Notice that this time I specified sibling distance between nodes. That is, for nodes that are on the same level, how far you would like them to be apart. 60 mm is chosen based on Matthew Leingang‘s prior work 🙂 Feel free to change that to fit your need. There is an order in drawing nodes as well. Always draw the root node first (start with \node). Then draw the child nodes with the prefix child, enclosed by brackets. In order to show the sequence pointer, I also named the two nodes A and B and used the \draw functionality to connect them together. The final picture looks like this:

We are getting closer! Details on how to inserting more keys to the tree are omitted.
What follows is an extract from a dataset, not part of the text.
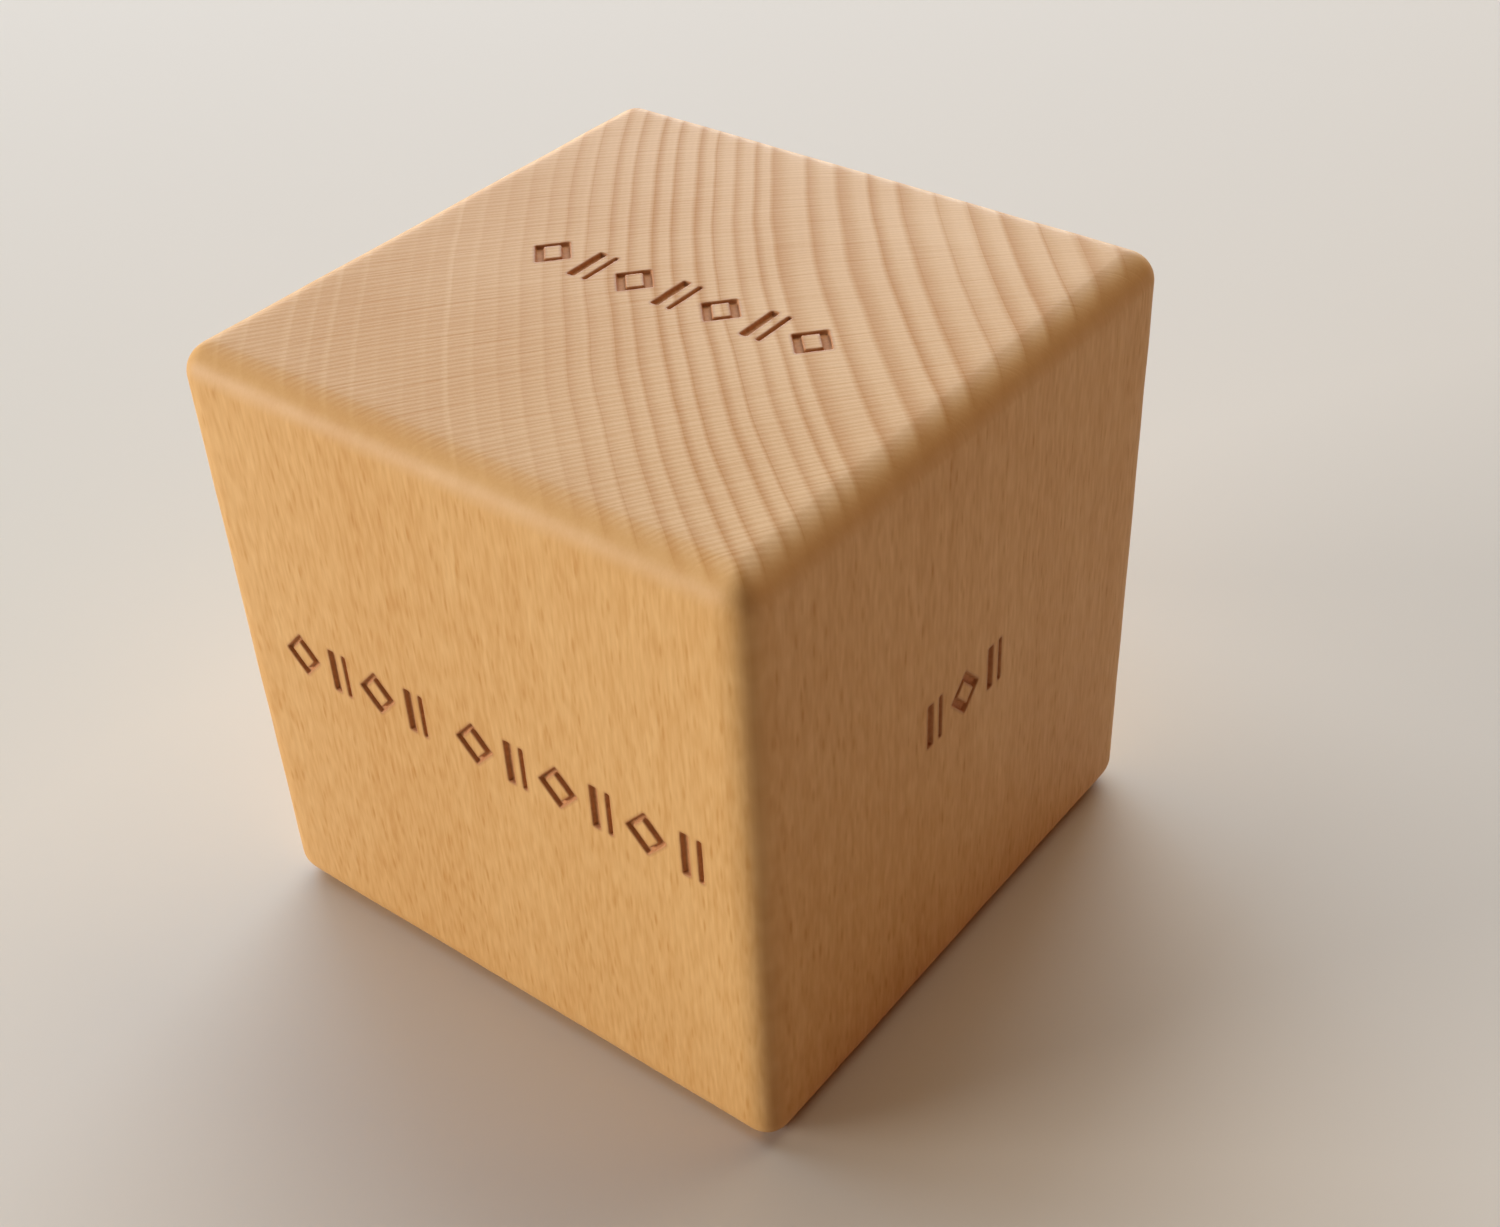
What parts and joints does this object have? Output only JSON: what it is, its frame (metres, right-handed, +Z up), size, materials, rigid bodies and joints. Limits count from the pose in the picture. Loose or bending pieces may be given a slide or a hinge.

Below is a sample code on how to draw the complete tree:

\begin{center} \begin{tikzpicture} \tikzstyle{bplus}=[rectangle split,rectangle split horizontal, rectangle split parts = 3, rectangle split empty part width=0.01mm, rectangle split every empty part={\hspace{0.25cm}}, draw] \tikzstyle{every node}=[bplus] \tikzstyle{level 1}=[sibling distance=60mm] \tikzstyle{level 2}=[sibling distance=25mm] \node {19\nodepart{two}} [->] child {node {5\nodepart{two}11} child {node (A) {2\nodepart{two}3}} child {node (B) {5\nodepart{two}7}} child {node (C) {11\nodepart{two}17}} } child {node {29\nodepart{two}} child {node (D) {19\nodepart{two}23}} child {node (E){29\nodepart{two}31}} } ; \draw [->] (A) -- (B); \draw [->] (B) -- (C); \draw [->] (C) -- (D); \draw [->] (D) -- (E); \end{tikzpicture} \end{center}

I still haven’t figured out how to draw the pointers on the leaf level that point to actual records… but I believe this is good enough for the assignment purpose. (Feel like I typed a lot but didn’t really “teach” others how to draw it.) I wish that this post is helpful for fellow LaTeX users who may need to draw B+ tree as well. The code can be simply changed to adapt to more scenarios (more levels, higher orders etc). Feel free to let me know your thoughts on this!